While the cap toe and rubber sole allow this boot to pair well with casual outfits, the high shine and rich saturation of the brown tone mean it’s also easily dressed up. If the budget is tight, this is the most versatile boot on the list.
If you’re trying to convey formality, you want to choose a dark-colored boot. Black, walnut, dark oak, these colors will complement your outfit without drawing undue attention.
The lighter the boot, the more contrast you create between the boot and the pants, and this look tends to lean casual. A quick note on non-traditional colors like navy or olive green: Yes, they’re awesome; yes, you should get a pair, and yes they’re more casual.

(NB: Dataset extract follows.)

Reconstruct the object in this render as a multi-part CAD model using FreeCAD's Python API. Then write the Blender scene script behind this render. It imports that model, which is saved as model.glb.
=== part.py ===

The rustic olive suede on the Scout looks especially handsome with denim in medium or dark indigo wash or with a business-friendly outfit.
If the boots are the steak, the laces are the sides. Like the difference between the plating of a roadside diner’s steak and eggs and a steakhouse’s ribeye with duck fat potatoes and broccolini, a boot’s laces can single handedly determine how formally or casually it can be styled.
Here are your options:
- Boot laces – Boot laces are round, thick, and they typically have some kind of slightly contrasting pattern in the design. Boot laces are usually long, allowing you to wrap them around the top of the boot, military style. All of this draws attention to the boot, which means they bring down the dressiness.
- Rawhide – Rawhide laces have a rustic appeal. They have a vintage touch, lending itself to dressier than typical boot laces; but they add texture to the boots, and the more texture, the more casual.
- Flat – Flat waxed laces are an easy way to up the formality of any pair of boots. Flat laces blend into the boot like a pair of dress shoes, adding little in the way of texture or pop.
- Zipper – Some boots forgo laces altogether in favor or a zipper on the inside of the ankle or directly on the heel. Interestingly, the color of the zipper itself connotes the degree to which it’s formal or casual. If the zipper contrasts with the color of the boots, it’s a bit rakish in a biker sort of way. If the zipper is the same color as the boots, it’s meant to blend in, keeping the form chic and unassuming.